Callee Heen graduated from San Benito High in 2016, leaving as one of the greatest hitters in program history. Still, most players who are exceptional at the prep level fail to have nearly the same amount of success at the Division I level. The sweet-swinging left-handed hitting Heen is an exception.
Heen recently finished her freshman season at the University of Hawaii, and was one of three players on the Rainbow Wahine to start all 52 games. Heen ranked first on the team in walks (15) and hit by a pitch (9), second on the team in home runs (9), and third in RBIs (30), total bases (74) and slugging percentage (.521).
Hawaii finished 29-23 overall and 8-13 in the Big West Conference.
“It was definitely a really good experience and first year,” she said. “It went by really fast, and I enjoyed being on the team. It was a great group.”
Depending on which Hawaii pitcher was in the circle, Heen started at catcher or designated hitter. The 5-foot-8 Heen earned Big West Conference Player of the Week honors for the week of April 24. Over a two-game stretch against UC Santa Barbara, Heen hit two-run home runs in three consecutive at-bats.
In the teams’ first game on April 28, a 5-1 Hawaii win, Heen homered in the fourth and sixth innings. In her first at-bat in the next game on the following day, Heen went yard again. Heen was particularly excited about the second of the three home runs, as it traveled well over the fence before landing on the roof of the batting cages.
UC Santa Barbara wisely elected to intentionally walk Heen in her final two at-bats of the second game. All told, Heen drove in six runs in the three-game series, reaching base in 7 of 10 plate appearances. On Heen’s second home run, she was actually hit by a pitch, but wasn’t awarded first base because the home plate umpire ruled she had leaned into the pitch.
A couple of pitches later, Heen’s powerful swing sent the ball flying out of Hawaii’s home ball park. Heen likes the fast paced nature of the college game.
“The intensity level is great, and it keeps you mentally in the game,” she said. “It’s definitely different than the high school game, but fortunately it wasn’t too hard of an adjustment.”
Since Heen is on scholarship, she’s made sure to take her academics seriously.
“I haven’t checked yet, but I’m pretty sure I got all A’s in my classes,” she said. “Since my education is getting paid for, I might as well take advantage of everything college offers you. I’m definitely taking my academics more seriously than I did when I was in high school.”
Heen knew she had to be more disciplined off the field since college players spend a ton of time during the season practicing, working out and traveling for games. Heen, who is back home in Hollister for the summer—she made an appearance to root on the softball team in its quarterfinal game last Saturday—knows she has to work hard and come back to Hawaii in late August in the best shape of her life.
“I don’t want to let up,” she said. “I have to keep on improving.”
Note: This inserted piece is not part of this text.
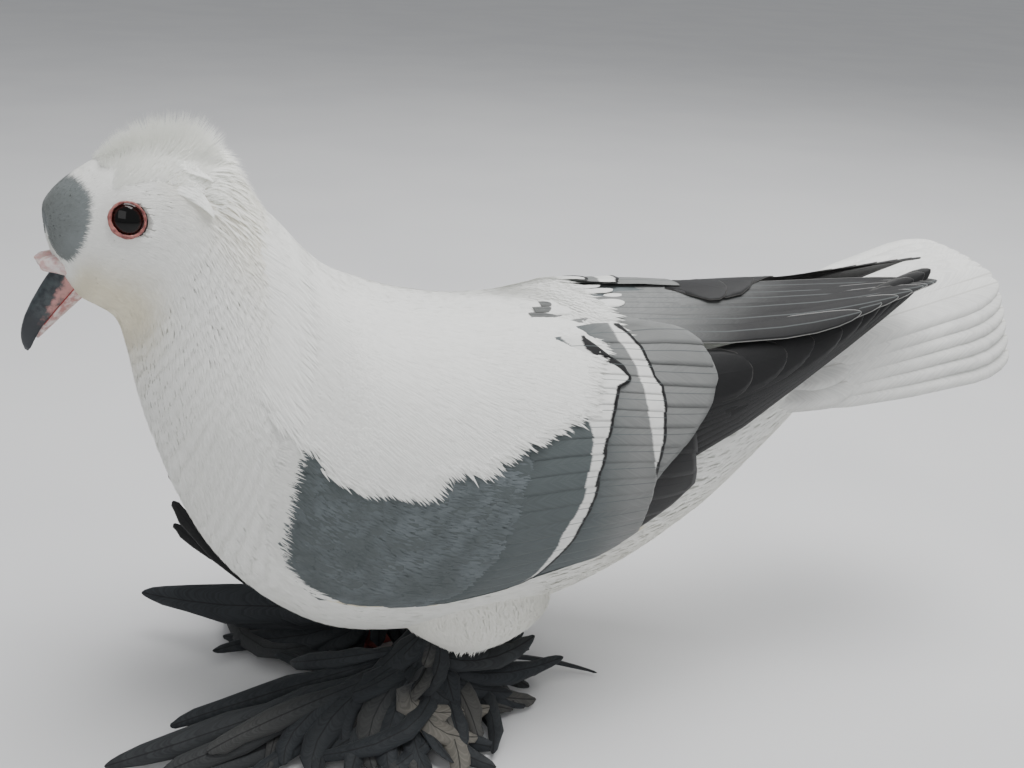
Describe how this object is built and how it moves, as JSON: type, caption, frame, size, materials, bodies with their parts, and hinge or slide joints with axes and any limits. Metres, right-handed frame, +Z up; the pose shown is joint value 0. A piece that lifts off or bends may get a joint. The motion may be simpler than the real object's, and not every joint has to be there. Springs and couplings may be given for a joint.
{
  "type": "muffed fairy swallow pigeon",
  "caption": "Still, life-size white pigeon with grey barred wing shields, a shell crest and long feathered feet, standing with its head turned a little.",
  "frame": {"origin": "on the floor, under the middle of the whole bird's bounding box", "axes": "-X the way the bird faces, +X towards its tail, -Y its left side, +Z up"},
  "size_m": [0.335, 0.1612, 0.1987],
  "materials": {
    "white_plumage": "soft matte feathers",
    "grey_plumage": "soft matte feathers",
    "dark_plumage": "matte feathers with a slight sheen",
    "bill_horn": "smooth horn",
    "bill_flesh": "smooth pale horn",
    "cere_skin": "powdery bare skin",
    "eye": "wet gloss",
    "claw": "smooth horn"
  },
  "bodies": {
    "root": {"torso": "white_plumage", "neck": "white_plumage", "head": "white_plumage", "bill_upper": "bill_horn", "bill_lower": "bill_flesh", "cere": "cere_skin", "tail": "white_plumage", "eye_left": "eye", "eye_right": "eye", "wing_left": "grey_plumage", "wing_right": "grey_plumage", "primaries_left": "dark_plumage", "primaries_right": "dark_plumage", "leg_left": "white_plumage", "leg_right": "white_plumage", "foot_left": "grey_plumage", "foot_right": "grey_plumage", "claw_left_1": "claw", "claw_left_2": "claw", "claw_left_3": "claw", "claw_left_4": "claw", "claw_right_1": "claw", "claw_right_2": "claw", "claw_right_3": "claw", "claw_right_4": "claw"}
  },
  "joints": []
}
Heen has packed on some lean muscle since graduating from San Benito a year ago, and it’s made a noticeable difference in her game.
“I can feel it in my swing,” she said. “Squatting and doing all the leg workouts, that’s where all my power comes from.”
Heen’s good friend and last year’s teammate, Suzy Brookshire, still keep in touch regularly. Brookshire had an outstanding freshman season at Sacramento State University, becoming just the fourth freshman in program history to earn all-Pacific region honors (look for a story on Brookshire in next week’s edition).
Hawaii and Sacramento State actually played each other in the Feb. 9 season opener, a 5-0 Hawaii victory.
“It was cool to see her so early in the season,” Heen said. “Suzy and I talk a lot. Just seeing her do well and knowing she broke the (Sacramento State) freshman home run record is a pretty cool thing.”